OGDEN -- Jeremy Valdes' possibly troubled frontal lobes look likely to delay his trial start-up next month.
That would bump the trial on multiple charges in a double homicide in Roy to four years after the slayings. Valdes faces the death penalty in the Nov. 25, 2009, killings of Matthew Roddy, 30, and Roddy's mother, Pamela Jeffries, 56.
Their bodies were found stuffed in a closet in their Roy mobile home. Delays in the case have been typical of any death penalty proceeding with the necessary myriad defense motions.
At a hearing Tuesday to discuss final trial preparations and a pending motion on a false confessions expert, Valdes' public defenders filed a new motion seeking to delay the Sept. 17 -- Nov. 7 trial.
A psychological evaluation and the results of an MRI on Valdes received just last week point to evidence of "mental deficiencies" in the 36-year-old defendant due to his abuse of prescription drugs, according to the motion.
"We need time to investigate whether the potential mental deficiencies would affect the voluntary nature of the alleged confession and raise the possibility of a diminished capacity defense," Randall Marshall, Valdes' public defender, along with Gary Barr, said after Tuesday's hearing.
Another hearing was set for Thursday by 2nd District Judge Mark DeCaria for oral arguments on the possible trial reset.
Psych tests place Valdes' perceptual reasoning index in the lower than average range, according to the motion. "It reflects a weakness in frontal lobe executive functions including planning, organization and execution of effective goal-directed responses."
The MRI results "reflect that there is abnormality in Mr. Valdes' brain activation patterns," reads the motion. Which leads to an overall conclusion that Valdes suffers from a "neuropathological dysfunction stemming from long-term abuse of opioid drugs."
Valdes' was on probation at the time of the killings for his 2008 conviction for running a prescription drug distribution ring out of Clearfield.
Roy police obtained a taped confession from Valdes played in court at his preliminary hearing in 2010 that included his descriptions of stabbing Roddy repeatedly. But after a suppression motion, argued over the course of a year stretching from 2010 to July 2011, the confession was thrown out over a flawed Miranda warning.

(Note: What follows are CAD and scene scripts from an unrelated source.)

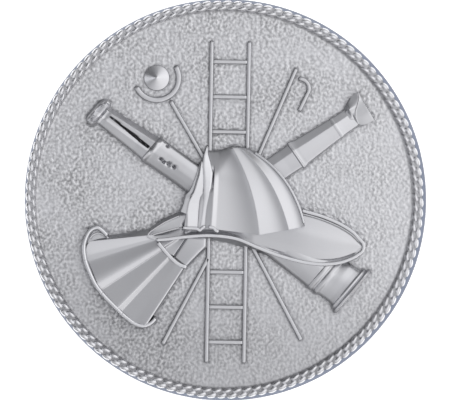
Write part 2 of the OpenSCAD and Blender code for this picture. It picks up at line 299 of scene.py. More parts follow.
def rounded(points, shares, steps=6, fill=3):
    """A line whose corners are rounded, each over its own share of the stretches beside it."""
    points = np.asarray(points, float)
    line = [points[0]]
    for before, corner, after, share in zip(points[:-2], points[1:-1], points[2:], shares):
        a, b = corner + (before - corner) * share / 2, corner + (after - corner) * share / 2
        line += [line[-1] * (1 - w) + a * w for w in np.linspace(0, 1, fill + 2)[1:-1]]
        line += [bend((a, corner, b), w) for w in np.linspace(0, 1, steps)]
    line += [line[-1] * (1 - w) + points[-1] * w for w in np.linspace(0, 1, fill + 2)[1:]]
    return np.array(line)


def along(points, count):
    """Points at even steps of length along a line, by straight interpolation."""
    points = np.asarray(points, float)
    steps = np.r_[0, np.cumsum(np.linalg.norm(np.diff(points, axis=0), axis=1))]
    wanted = np.linspace(0, steps[-1], count)
    return np.stack([np.interp(wanted, steps, column) for column in points.T], 1)


def loft(curves, shares, count=40):
    """Rows that lead from curve to curve, with each curve between rounded by its share."""
    table = np.array([along(curve, count) for curve in curves])
    return np.stack([rounded(table[:, k], shares) for k in range(count)], 1)


def ease(x):
    """0 to 1 with a level start and end."""
    x = np.clip(x, 0, 1)
    return x * x * (3 - 2 * x)


def turned(angle):
    return np.array([math.cos(math.radians(angle)), math.sin(math.radians(angle))])


# %% [markdown]
# ## Bars and beads
#
# Rails, rungs, poles, the open ring, the hook and the wired edges are all round-topped bars that
# follow a path. Geometry Nodes are made for this: a curve from the path, an oval section swept along
# it, and a radius that closes in a quarter circle at each end. A curve's own bevel would do too, but
# it cuts its ends square.


# %% The bar tree
def new_group(name, sizes):
    group = bpy.data.node_groups.new(name, "GeometryNodeTree")
    group.interface.new_socket("Geometry", in_out="INPUT", socket_type="NodeSocketGeometry")
    for label, kind in sizes.items():
        group.interface.new_socket(label, in_out="INPUT", socket_type=f"NodeSocket{kind}")
    group.interface.new_socket("Geometry", in_out="OUTPUT", socket_type="NodeSocketGeometry")
    tree = Tree(group)
    source = group.nodes.new("NodeGroupInput")
    return tree, {s.name: Wire(tree, s) for s in source.outputs if s.name}


def bar_tree():
    tree, given = new_group(
        "bar", {"Half width": "Float", "Height": "Float", "Step": "Float", "Material": "Material"}
    )
    path = tree.node("GeometryNodeMeshToCurve", values={"Mesh": given["Geometry"]})
    path = tree.node("GeometryNodeCurveSplineType", {"spline_type": "CATMULL_ROM"}, {"Curve": path})
    path = tree.node(
        "GeometryNodeResampleCurve", {"mode": "LENGTH"}, {"Curve": path, "Length": given["Step"]}
    )
    path = tree.node("GeometryNodeSetCurveNormal", {"mode": "Z_UP"}, {"Curve": path})
    here = tree.node("GeometryNodeSplineParameter", out="Length")
    whole = tree.node("GeometryNodeSplineLength", out="Length")
    end = tree.node("ShaderNodeMath", {"operation": "MINIMUM"}, {0: here, 1: whole - here})
    outer = 1 - remap(tree, end, (0.0, given["Half width"]), (0.0, 1.0))
    # A hair more than 1, so that the last section keeps some size
    radius = tree.node("ShaderNodeMath", {"operation": "SQRT"}, {0: 1.0001 - outer * outer})
    path = tree.node("GeometryNodeSetCurveRadius", values={"Curve": path, "Radius": radius})
    section = tree.node("GeometryNodeCurvePrimitiveQuadrilateral", values={"Width": 2.0, "Height": 2.0})
    section = tree.node(
        "GeometryNodeFilletCurve", {"mode": "POLY"}, {"Curve": section, "Count": 5, "Radius": 0.5}
    )
    scale = tree.node(
        "ShaderNodeCombineXYZ", values={"X": given["Half width"], "Y": given["Height"], "Z": 1.0}
    )
    section = tree.node("GeometryNodeTransform", values={"Geometry": section, "Scale": scale})
    skin = tree.node(
        "GeometryNodeCurveToMesh",
        values={"Curve": path, "Profile Curve": section, "Scale": radius, "Fill Caps": True},
    )
    skin = tree.node("GeometryNodeRealizeInstances", values={"Geometry": skin})
    skin = tree.node("GeometryNodeSetMaterial", values={"Geometry": skin, "Material": given["Material"]})
    tree.node("NodeGroupOutput", values={"Geometry": skin})
    return tree.node_tree


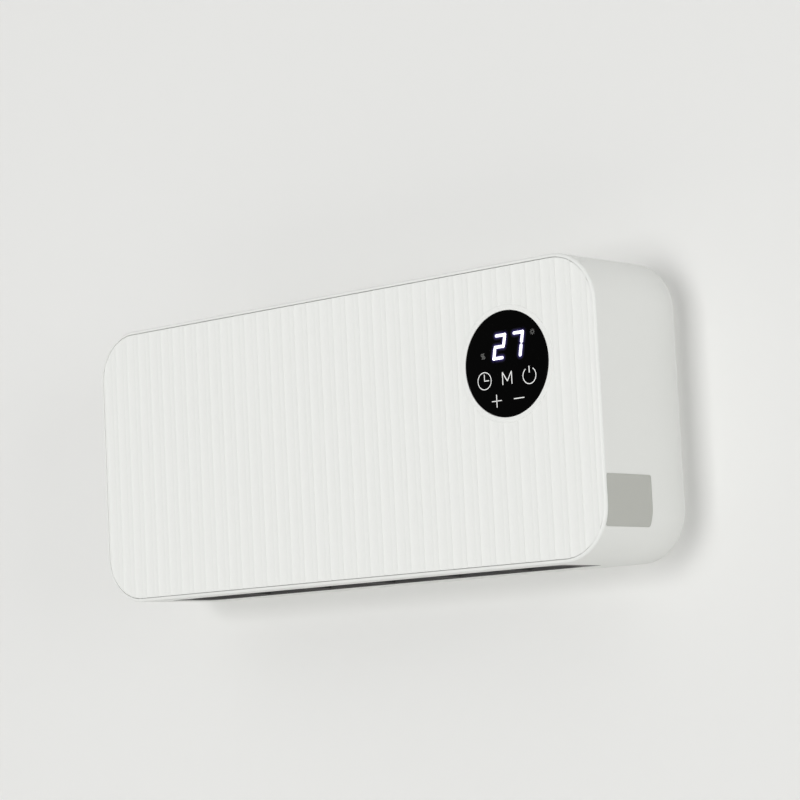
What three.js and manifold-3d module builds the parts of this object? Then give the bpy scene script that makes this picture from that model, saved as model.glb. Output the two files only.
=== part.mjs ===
// Bathroom wall fan heater, an assembly of separate pieces.
//
// Millimetres. +X is to the right seen from the front, +Y runs towards the wall, +Z is up.
// The origin is the centre of the rear cover's flat back face, which lies on the wall.
// Air enters through the grille on top, passes the cross-flow fan and the heating bank,
// and leaves through the outlet in the underside.

import * as THREE from 'three';
import { mergeVertices } from 'three/addons/utils/BufferGeometryUtils.js';
import Module from 'manifold-3d';

const wasm = await Module();
wasm.setup();

// ---------------------------------------------------------------- driving dimensions

// General clearances
const GAP = 0.3;                   // between pieces that seat on each other
const PANEL_SEAM = 0.4;            // visible seam between the front panel and the rim
const MERGE_DISTANCE = 1e-4;

// Casing
const WIDTH = 450;
const HEIGHT = 193;
const CASING_DEPTH = 81;
const WALL_STAND_OFF = 3;
const CORNER_RADIUS = 34;
const CASING_WALL = 2.2;
const EDGE_ROUND = 1.8;
const FRONT_WALL = 2;
const SIDE_BAY = 55;               // from the casing's side to the outlet's end

// Front panel: upright ridges, high and low in turn, with shallow hollows between them.
// Each ridge falls steeply to its left and gently to its right.
const PANEL_THICKNESS = 2.8;
const RIDGE_PITCH = 11.88;         // from one high ridge to the next
const LOW_RIDGE_PLACE = 7.3;       // from a high ridge to the low one on its right
const HIGH_RIDGE = 0.75;           // above the hollows
const LOW_RIDGE = 0.3;
const STEEP_RUN = 0.9;
const GENTLE_RUN = 4;
const GENTLE_BEND = 0.4;           // share of the gentle run at which it has mostly fallen
const BEND_HEIGHT = 0.25;          // share of the ridge's height left there
const RIDGE_MARGIN = 2;
const HOOK_WIDTH = 9;
const HOOK_THICKNESS = 1.8;
const HOOK_LIP = 1.2;
const HOOK_SPACING = 150;
const HOOK_INSET = 7;

// Display
const DISPLAY_INSET = 72.5;         // from the casing's right side
const DISPLAY_Z = 32;
const DISC_RADIUS = 33.9;
const COLLAR_WIDTH = 3.6;
const LENS_EDGE = 0.5;
const WINDOW_LEDGE = 3.6;
const DISPLAY_DEPTH = 10.6;
const CARRIER_WALL = 1.6;
const DISPLAY_BOARD_DEPTH = 4.2;    // behind the front wall's front face
const BOARD_THICKNESS = 1.6;
const DIGITS_WIDTH = 30;
const DIGITS_HEIGHT = 24;
const DIGITS_RISE = 10.2;
const TOUCH_SPRING_RADIUS = 3;
const TOUCH_KEYS = [[-19, -9], [18, -9.5], [-10, -22.5], [8.5, -22.5], [0, -11]];
const RECEIVER_PLACE = [-19.5, 7];
const RECEIVER_SIZE = 5;
const DISPLAY_SCREW_SLOPE = THREE.MathUtils.degToRad(25);

// Small screws, all of one pattern
const SCREW_SHANK = 1.3;
const SCREW_HEAD = 3.1;
const SCREW_HEAD_HEIGHT = 2;
const SCREW_CROWN = 2.3;
const SCREW_LENGTH = 11;
const DISPLAY_SCREW_LENGTH = 8;
const SCREW_BORE = SCREW_SHANK + GAP;
const BOSS_WALL = 1.9;

// Rear cover
const COVER_THICKNESS = 2.4;
const COVER_FLANGE = 14;
const POST_INSET = 8;
const KEYHOLE_SPACING = 260;
const KEYHOLE_HEIGHT = 50;
const KEYHOLE_ENTRY_RADIUS = 4.6;
const KEYHOLE_SLOT = 4.8;
const KEYHOLE_TRAVEL = 10;
const GUIDE_WALL = 2;
const GUIDE_DEPTH = 5;
const GUIDE_SHORTFALL = 10;

// Outlet
const OUTLET_DEPTH = 41.5;
const OUTLET_SETBACK = 15;
const OUTLET_END_RADIUS = 19;
const DUCT_WALL = 2;
const FRAME_HEIGHT = 32.5;
const FRAME_FLANGE = 4;
const MOUTH_RECESS = 0.4;
const GUARD_PITCH = 59;
const GUARD_THICKNESS = 1.8;
const GUARD_HEIGHT = 5.5;
const LOUVER_HALF_CHORD = 10.5;
const LOUVER_THICKNESS = 1.8;
const LOUVER_BOW = 1.2;
const LOUVER_PIN_RADIUS = 2;
const LOUVER_END_GAP = 1.2;
const LOUVER_MOTOR_RADIUS = 12;
const LOUVER_MOTOR_LENGTH = 15;
const LOUVER_SHAFT_REACH = 6;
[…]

DeCaria ruled the statements could not be used for the prosecution's "case-in-chief," but could be aired in rebuttal if Valdes elected to take the stand to testify in his own defense. For that reason Valdes' public defenders have been pressing for several months now for authorization to hire a false confessions expert. That motion points to a 2004 study that found of 271 defendants exonerated through DNA testing, 25 percent had confessed.

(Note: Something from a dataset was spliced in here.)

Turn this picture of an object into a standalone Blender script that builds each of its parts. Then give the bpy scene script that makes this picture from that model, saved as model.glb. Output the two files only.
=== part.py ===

Valdes allegedly turned on Roddy and Jeffries when they threatened to call police after he stole Jeffries' prescription pain killers. An autopsy counted 31 knife wounds in Roddy's body. Jeffries had severe head injuries but died from asphyxiation.
Valdes had been staying in Jeffries' trailer, along with girlfriend Miranda Statler. Statler has already been sent to prison after pleading guilty to lesser charges in the killings and testifying against Valdes.